Valla zanaatımı yapabilme şansım azaldı. Bu da tercih ettiğim bir hayattan dolayı oldu. Kendi alanımı daralttım. Ama böyle şeylere karşı değilim. Ben hiçbir şey yapamazsam bile danışmanlık yapabilirim. Emek vererek ulaştığım bir düşünce var. Bu şartlara ulaşmak benim için hiç kolay olmadı. Bunun bedelini ödedim. Hala da ödüyorum.
Son yıllarda edebi türde eserler verdiniz.

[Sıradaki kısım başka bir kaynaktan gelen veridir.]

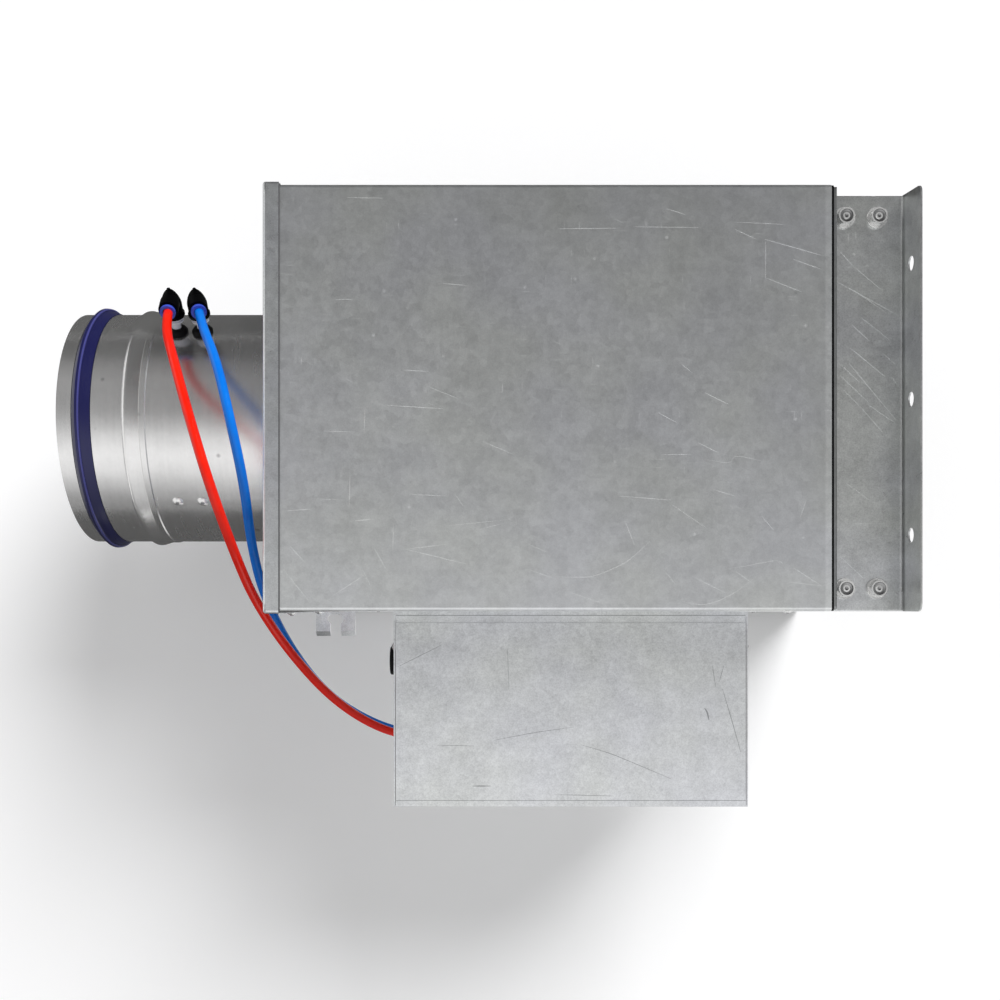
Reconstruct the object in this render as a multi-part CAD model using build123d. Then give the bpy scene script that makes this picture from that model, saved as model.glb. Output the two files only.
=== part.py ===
from build123d import *
import os
from math import acos, atan2, cos, degrees, pi, radians, sin, sqrt, tan

# Variable air volume terminal box, in millimetres.
# Origin: centre of the inlet spigot's mouth. +X along the airflow, +Z up, +Y to the left
# of the airflow. The control box is on the right-hand side, at -Y.

# Sheet metal
sheet = 1.0
fold_radius = 2.0
fold_gap = 0.3
press_gap = 0.05
running_gap = 0.05
swing_gap = 0.3

# Inlet duct, of which the spigot is the part outside the casing
duct_radius = 79.0
duct_wall = 1.0
spigot_reach = 142.0
groove_start = 9.5
groove_width = 12.5
groove_depth = 3.0
seal_lip_rise = 4.3
bead_start = 41.8
bead_width = 15.4
bead_height = 2.6

# Flow sensor: two crosses of hollow-looking arms, their taps and the two elbows
sensor_x = 72.0
sensor_pitch = 16.5
arm_width = 12.0
arm_thickness = 4.0
tap_angle = 45.0
tap_depth = 3.2
pressure_hole_radius = 1.0
pressure_hole_spacing = 18.0
stem_radius = 3.0
stem_length = 21.2
grommet_hole_radius = 4.5
grommet_lip_radius = 6.8
grommet_rise = 4.0
seal_ring_radius = 5.6
seal_ring_start = 9.0
seal_ring_height = 3.0
elbow_radius = 6.2
elbow_centre_rise = 24.0
elbow_cap_height = 8.2
elbow_tip_radius = 1.1
elbow_neck_radius = 5.65
elbow_sleeve_start = 4.0
elbow_arm_length = 13.0
high_elbow_swivel = 4.0
low_elbow_swivel = 16.0
tube_radius = 3.0
tube_insertion = 9.1
tube_gap = 0.15
collet_head_radius = 4.9
collet_head_thickness = 2.0
collet_sleeve_wall = 1.15
collet_sleeve_length = 6.0
collet_travel = 1.0

# Casing
casing_length = 344.0
casing_width = 256.0
casing_height = 254.0
rim_width = 9.5
rim_fold_radius = 1.8
rim_slit_width = 0.5
rim_slit_length = 5.5
wrap_fold_radius = 2.4
wrap_end_gap = 1.5
wall_foot_rise = 0.5
tray_lip = 10.0
tray_side_gap = 0.5
strip_lip = 2.0
strip_drop = 0.5
strip_side_drop = 1.2
strip_corner_radius = 2.0
strip_fold_radius = 1.2
liner_thickness = 13.0
lap = 20.0

# Outlet neck
neck_height = 214.0
neck_length = 47.0
neck_edge_radius = 0.9
neck_fold_radius = 2.0
neck_flange_rise = 30.0
flange_corner_radius = 5.0
flange_corner_taper = 4.0
return_flange = 20.0
flange_hole_radius = 4.5
flange_hole_pitch = 82.0
flange_hole_rise = 14.0
neck_bolt_x = (10.0, 30.0)
neck_bolt_inset = 14.0
bolt_radius = 3.0
bolt_length = 12.0
bolt_hex_flats = 10.0
bolt_hex_height = 4.2
bolt_washer_radius = 6.5
bolt_washer_thickness = 1.6
nut_height = 5.0
notch_x = 28.0
notch_depth = 1.5

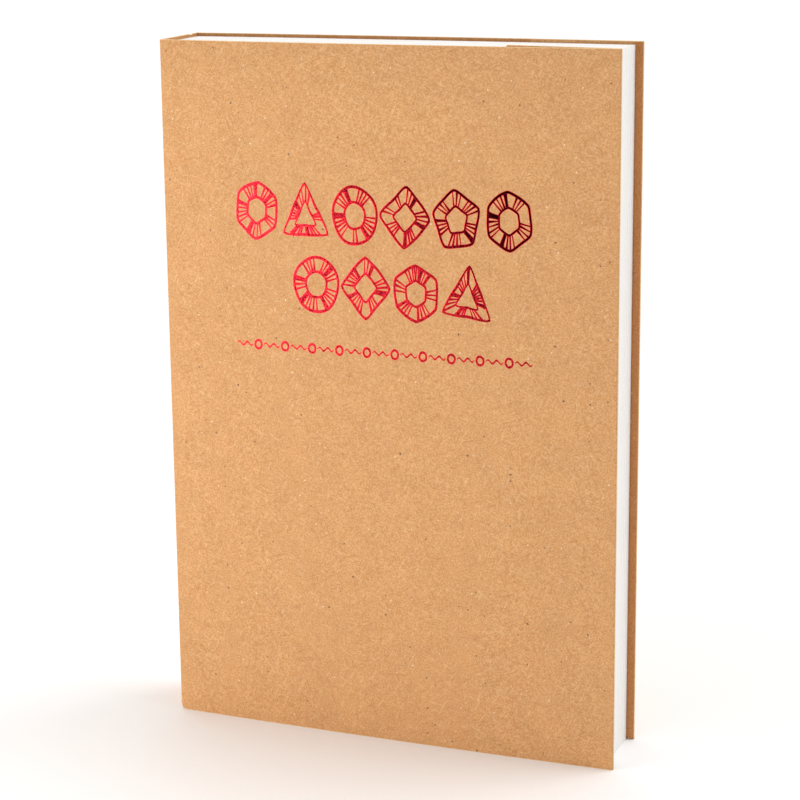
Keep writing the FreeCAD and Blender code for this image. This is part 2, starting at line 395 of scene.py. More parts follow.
KRAFT_DARK = (0.548, 0.240, 0.077)
KRAFT_MIDDLE = (0.650, 0.338, 0.141)
KRAFT_LIGHT = (0.752, 0.446, 0.222)
KRAFT_BROWN = (0.430, 0.190, 0.070)
KRAFT_PALE = (0.830, 0.540, 0.300)
KRAFT_SPECK = (0.130, 0.070, 0.050)
KRAFT_FLECK = (0.900, 0.760, 0.560)
# the card's paler core, also the colour of the painted highlight on the fore-edge folds
KRAFT_CUT = (0.940, 0.680, 0.380)
KRAFT_BUMP = 0.03 * MM
CLOUD_SCALE = 2000
CLOUD_STOPS = (0.27, 0.5, 0.73)  # the noise that gives the dark, middle and light kraft
PATCH_SCALE = 130
PATCH_CONTRAST = (0.95, 1.05)
GRAIN_SCALE = 4300
GRAIN_RANGE = (0.25, 0.75)  # over it, the grain multiplies the colour by
GRAIN_DARK = (0.90, 0.83, 0.76)  # this one at its low end
GRAIN_LIGHT = (1.10, 1.17, 1.24)  # to this one at its high end
GRAIN_BUMP = 0.6  # as a share of the clouds' bump
FIBRE_SCALE = 1900
FIBRE_STRETCH = 7
FIBRE_RANGE = (0.63, 0.71)  # noise that turns into fibres
FIBRE_STRENGTH = 0.32
FIBRES = ((0.4, KRAFT_PALE), (1.2, KRAFT_BROWN), (2.0, KRAFT_PALE), (2.8, KRAFT_BROWN))
DARK_SPECKS = {"spacing": 2.6 * MM, "radius": 0.42 * MM, "share": 0.32}
DARK_STRENGTH = 0.8
PALE_FLECKS = {"spacing": 1.7 * MM, "radius": 0.30 * MM, "share": 0.30}
PALE_STRENGTH = 0.75
SPECK_UNEVEN = 0.4 * MM  # most that noise moves a place, so that specks aren't round
SPECK_UNEVEN_SCALE = 2200
RUB_RANGE = (0.35, 0.6)  # clouds over which rubbing wears deeper
RUB_LEAST = 0.6
SHADE = (0.85, 0.70, 0.58)  # full painted shade multiplies the colour by this
# painted shade beside the flaps' folds: none from here, full from the next place on
FOLD_SHADE_START = FOLD_X - 4 * MM
FOLD_SHADE_FULL = FOLD_X - 1.5 * MM


def kraft_material(name, wear_and_highlight=0.0, shade=0.0, fold_shade=0.0, on_spine=False):
    """Recycled kraft card: clouded brown, fine fibres, dark specks and pale flecks.

    worn is how far the surface is rubbed back to the paler core of the card, and on the
    fore-edge folds it is also a painted highlight. shade is the amount of painted shade on the
    whole side, and crease the amount of painted shade beside the flaps' folds.
    """
    material, tree, shader = start_material(name, Roughness=0.82)
    shader.inputs["Specular IOR Level"].default_value = 0.25
    place = place_in_object(tree)
    cloud = noise(tree, place, CLOUD_SCALE, detail=3, roughness=0.65)
    grain = noise(tree, place, GRAIN_SCALE, detail=2)
    broad = noise(tree, place, PATCH_SCALE, detail=6, roughness=0.65)
    colour = ramp(tree, cloud, *zip(CLOUD_STOPS, (KRAFT_DARK, KRAFT_MIDDLE, KRAFT_LIGHT)))
    tint = blend_colours(tree, remap(tree, grain, *GRAIN_RANGE, 0, 1), GRAIN_DARK, GRAIN_LIGHT)
    colour = blend_colours(tree, 1.0, colour, tint, "MULTIPLY")
    patches = grey(tree, remap(tree, broad, NOISE_LOW, NOISE_HIGH, *PATCH_CONTRAST))
    colour = blend_colours(tree, 1.0, colour, patches, "MULTIPLY")
    for angle, fibre in FIBRES:
        streaks = fibres(tree, place, angle, FIBRE_SCALE, on_spine)
        colour = blend_colours(tree, product(tree, streaks, FIBRE_STRENGTH), colour, fibre)
    stray = node(tree, "TexNoise", inputs={"Vector": place, "Scale": SPECK_UNEVEN_SCALE})
    uneven = node(tree, "VectorMath", {"operation": "SCALE"},
                  {0: stray.outputs["Color"], "Scale": SPECK_UNEVEN}).outputs[0]
    rough_place = node(tree, "VectorMath", {"operation": "ADD"},
                       {0: place, 1: uneven}).outputs[0]
    dark = specks(tree, rough_place, **DARK_SPECKS)
    colour = blend_colours(tree, product(tree, dark, DARK_STRENGTH), colour, KRAFT_SPECK)
    pale = specks(tree, rough_place, **PALE_FLECKS)
    colour = blend_colours(tree, product(tree, pale, PALE_STRENGTH), colour, KRAFT_FLECK)
    # painted shade beside the flaps' folds, growing towards the fold line
    if fold_shade:
        across = node(tree, "SeparateXYZ", inputs={0: place}).outputs[0]
        shade = remap(tree, across, FOLD_SHADE_START, FOLD_SHADE_FULL, shade, fold_shade)
    # painted shade: the side, and the card beside the flaps' folds, made darker and warmer
    colour = blend_colours(tree, shade, colour, SHADE, "MULTIPLY")
    # rubbing back to the paler core; on the fore-edge folds this is also a painted highlight
    if wear_and_highlight:
        rub_and_highlight = product(tree, remap(tree, cloud, *RUB_RANGE, RUB_LEAST, 1), wear_and_highlight)
        colour = blend_colours(tree, rub_and_highlight, colour, KRAFT_CUT)
    tree.links.new(colour, shader.inputs["Base Color"])
    height = sum_of(tree, cloud, product(tree, grain, GRAIN_BUMP))
    bump(tree, shader, height, KRAFT_BUMP, strength=0.35)
    return material


PAPER_DARK = (0.932, 0.908, 0.882)
PAPER_LIGHT = (0.944, 0.920, 0.894)
PAPER_CLOUD_SCALE = 160
PAPER_TOOTH_SCALE = 1400
PAPER_TOOTH_CONTRAST = (0.975, 1.02)
PAPER_BUMP = 0.02 * MM


def paper_material():
    """Uncoated drawing paper, a warm white with a fine tooth."""
    material, tree, shader = start_material("drawing_paper", Roughness=0.9)
    shader.inputs["Specular IOR Level"].default_value = 0.2
    place = place_in_object(tree)
    tooth = noise(tree, place, PAPER_TOOTH_SCALE, detail=4, roughness=0.6)
    cloud = noise(tree, place, PAPER_CLOUD_SCALE, detail=3)
    colour = ramp(tree, cloud, (NOISE_LOW, PAPER_DARK), (NOISE_HIGH, PAPER_LIGHT))
    grain = grey(tree, remap(tree, tooth, NOISE_LOW, NOISE_HIGH, *PAPER_TOOTH_CONTRAST))
    colour = blend_colours(tree, 1.0, colour, grain, "MULTIPLY")
    tree.links.new(colour, shader.inputs["Base Color"])
    bump(tree, shader, tooth, PAPER_BUMP, strength=0.4)
    return material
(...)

Evet. Delilik Ülkesinden Notlar** daha çok deneme tarzında ama buna hikâye de diyebilirsiniz. Roman uzun bir süreçtir. Şimdilik bunları yapmayı tercih ediyorum. Şimdi sinemada çok acı olan bir şey var: Sermaye. Yani para olmadan bir iş yapılmıyor. Para olmadan, senaryo ısmarlanmadan, film çekimi söz konusu olmadan senaryo yazmanın bir anlamı yok. Ama film senaryosu yazamıyorsanız siz onları hikâye olarak, roman olarak, deneme olarak yazabilirsiniz. Ben de bunu yapıyorum.

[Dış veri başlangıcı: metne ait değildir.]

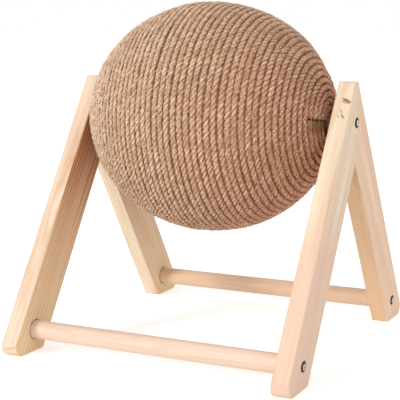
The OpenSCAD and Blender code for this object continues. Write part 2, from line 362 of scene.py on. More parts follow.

Muhsin Ertuğrul ile başlayan ve bugüne kadar süre gelen Türk sinemasının geleneksel yapısı üzerine neler söylemek istersiniz?
Türk sinemasının orijinal bir olgu ortaya koyabilmesi için kendi medeniyetiyle güçlü bir bağ ortaya koyması gerekmektedir. Ama Türk sineması ve Türk toplumunda geleneklerine bağlılık noktaları çok zayıf duruyor. Bu konuda bir sürü tabu var. Yani doğru bir bağ kurmanın bir sürü resmi ideolojinin koyduğu engeller var. Bizim geleneğimizle barışmamız gerek. Geçmişle barışmak demek; geçmişe dönmek demek, yeniden geçmişi aramak değil. Tam tersine geçmişin birikimlerini bugüne taşımak ve ileriye gidebilmemiz için böyle bir şey yapmamız lazım.
Ayşe Hanım, zaman ayırıp kıymetli düşüncelerinizi paylaştığınız için çok teşekkür ederim.
* Yeşilçam Günlüğü, Ayşe Şasa, 1. Baskı Dergah Yay., Geliştirilmiş 2. Baskı Gelenek Yay. 2003, 104 sy.
** Delilik Ülkesinden Notlar, Ayşe Şasa, Timaş Yayınları, 176 sy.Bu röportaj, 2 Mart 2006 yılında Ayşe Şasa’nın, İstanbul Gayrettepe’de bulunan evinde yapılmıştır.